• What needs to be done: Print verbatim the opening line of the material and every subsequent line through the one containing "# surface that".

• Source data:
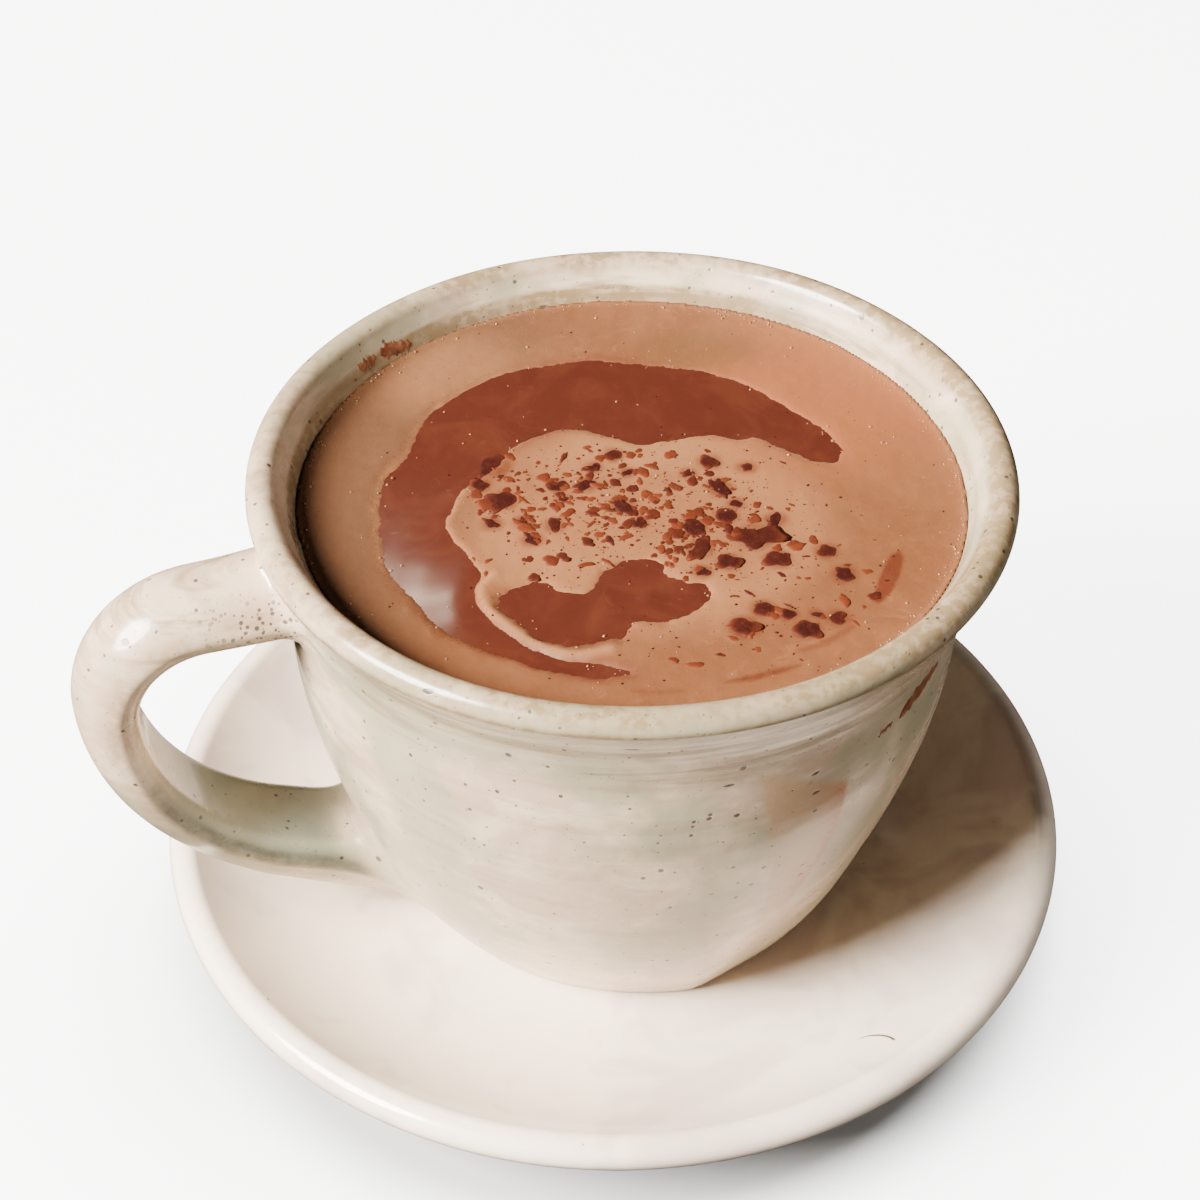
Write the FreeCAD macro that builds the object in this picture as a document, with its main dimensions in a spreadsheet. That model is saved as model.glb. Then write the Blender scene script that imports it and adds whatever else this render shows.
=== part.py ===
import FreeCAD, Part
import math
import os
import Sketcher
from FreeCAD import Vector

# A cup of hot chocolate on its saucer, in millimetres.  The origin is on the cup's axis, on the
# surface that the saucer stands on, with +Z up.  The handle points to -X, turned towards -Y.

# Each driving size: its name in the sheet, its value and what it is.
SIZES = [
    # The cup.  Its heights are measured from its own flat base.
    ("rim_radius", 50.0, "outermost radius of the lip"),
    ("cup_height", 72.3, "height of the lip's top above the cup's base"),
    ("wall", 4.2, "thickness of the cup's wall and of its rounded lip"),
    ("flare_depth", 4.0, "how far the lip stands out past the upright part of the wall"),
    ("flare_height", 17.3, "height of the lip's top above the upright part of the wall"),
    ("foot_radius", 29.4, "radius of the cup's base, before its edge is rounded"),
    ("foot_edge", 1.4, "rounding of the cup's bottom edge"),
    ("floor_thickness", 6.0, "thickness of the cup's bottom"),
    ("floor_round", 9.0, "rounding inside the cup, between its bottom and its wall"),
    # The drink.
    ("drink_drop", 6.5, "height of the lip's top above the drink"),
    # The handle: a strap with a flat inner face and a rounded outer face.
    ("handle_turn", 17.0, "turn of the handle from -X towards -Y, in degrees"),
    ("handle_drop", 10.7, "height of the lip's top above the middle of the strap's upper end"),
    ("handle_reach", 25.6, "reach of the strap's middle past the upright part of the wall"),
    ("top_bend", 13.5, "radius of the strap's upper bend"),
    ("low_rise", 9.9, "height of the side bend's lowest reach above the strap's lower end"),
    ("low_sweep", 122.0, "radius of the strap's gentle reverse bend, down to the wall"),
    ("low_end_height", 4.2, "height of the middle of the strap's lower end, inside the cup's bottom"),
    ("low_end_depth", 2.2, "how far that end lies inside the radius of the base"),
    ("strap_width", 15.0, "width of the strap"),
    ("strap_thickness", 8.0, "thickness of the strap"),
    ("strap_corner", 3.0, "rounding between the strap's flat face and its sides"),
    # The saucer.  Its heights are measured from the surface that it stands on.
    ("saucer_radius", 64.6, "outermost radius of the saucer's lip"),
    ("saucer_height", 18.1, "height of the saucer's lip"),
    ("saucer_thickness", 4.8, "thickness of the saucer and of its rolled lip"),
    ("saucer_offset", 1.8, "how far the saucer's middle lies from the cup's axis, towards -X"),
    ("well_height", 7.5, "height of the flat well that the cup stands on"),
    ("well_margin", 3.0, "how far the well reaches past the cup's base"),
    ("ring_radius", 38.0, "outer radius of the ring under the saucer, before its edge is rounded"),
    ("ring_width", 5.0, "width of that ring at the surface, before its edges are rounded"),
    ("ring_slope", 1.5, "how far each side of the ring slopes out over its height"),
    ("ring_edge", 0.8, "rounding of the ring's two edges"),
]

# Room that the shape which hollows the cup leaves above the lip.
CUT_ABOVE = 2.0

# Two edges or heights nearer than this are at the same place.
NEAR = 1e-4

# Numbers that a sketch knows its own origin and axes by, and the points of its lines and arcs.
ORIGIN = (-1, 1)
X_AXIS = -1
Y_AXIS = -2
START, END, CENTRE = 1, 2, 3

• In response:
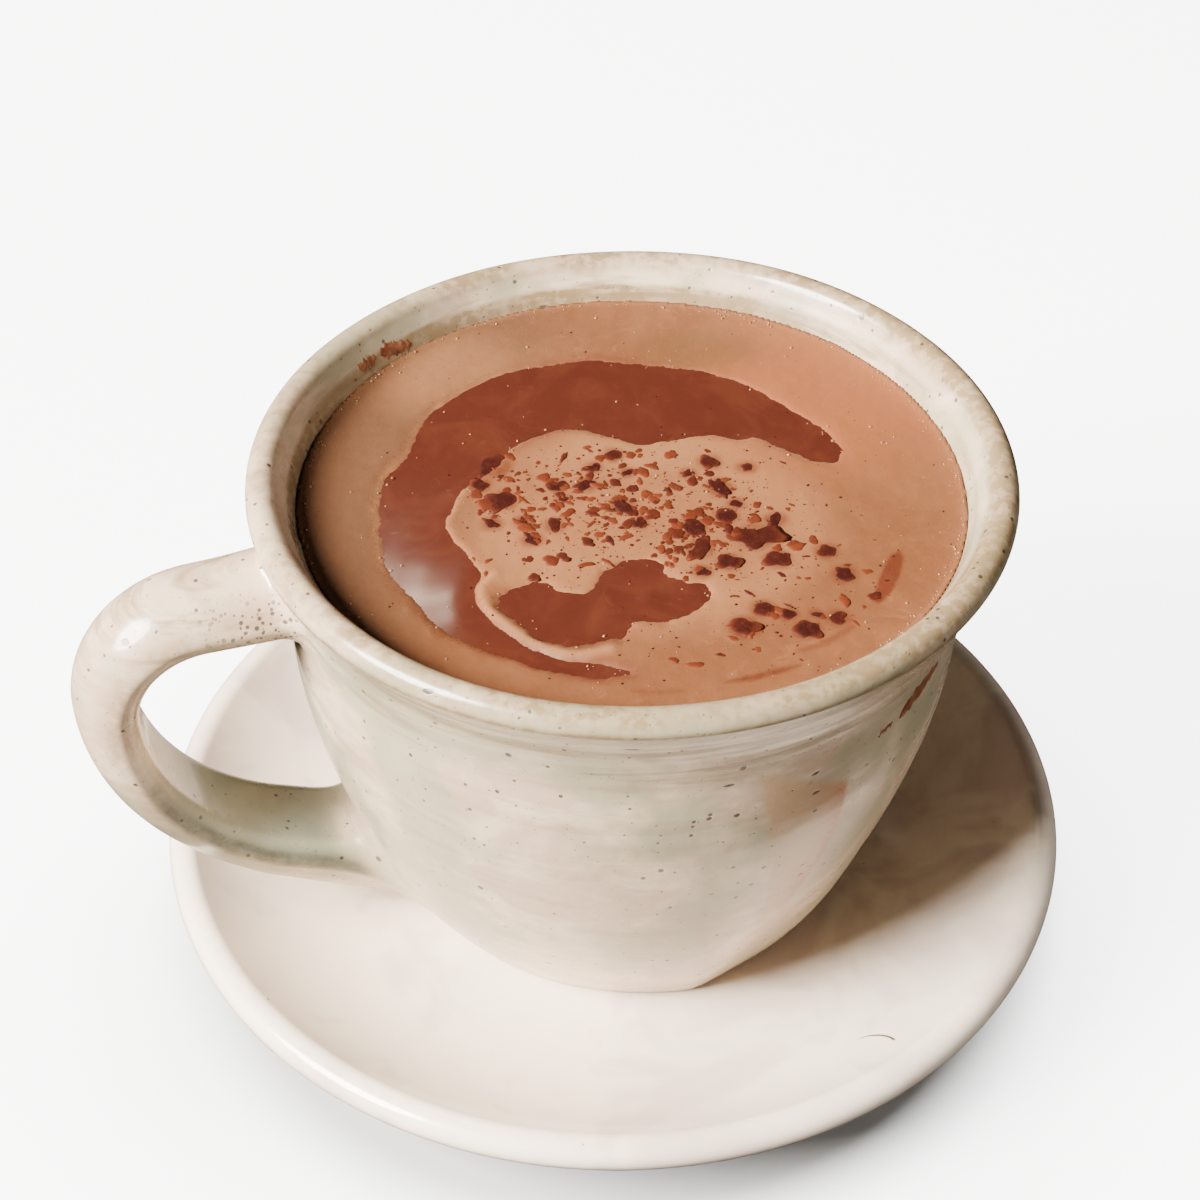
Write the FreeCAD macro that builds the object in this picture as a document, with its main dimensions in a spreadsheet. That model is saved as model.glb. Then write the Blender scene script that imports it and adds whatever else this render shows.
=== part.py ===
import FreeCAD, Part
import math
import os
import Sketcher
from FreeCAD import Vector

# A cup of hot chocolate on its saucer, in millimetres.  The origin is on the cup's axis, on the
# surface that the saucer stands on, with +Z up.  The handle points to -X, turned towards -Y.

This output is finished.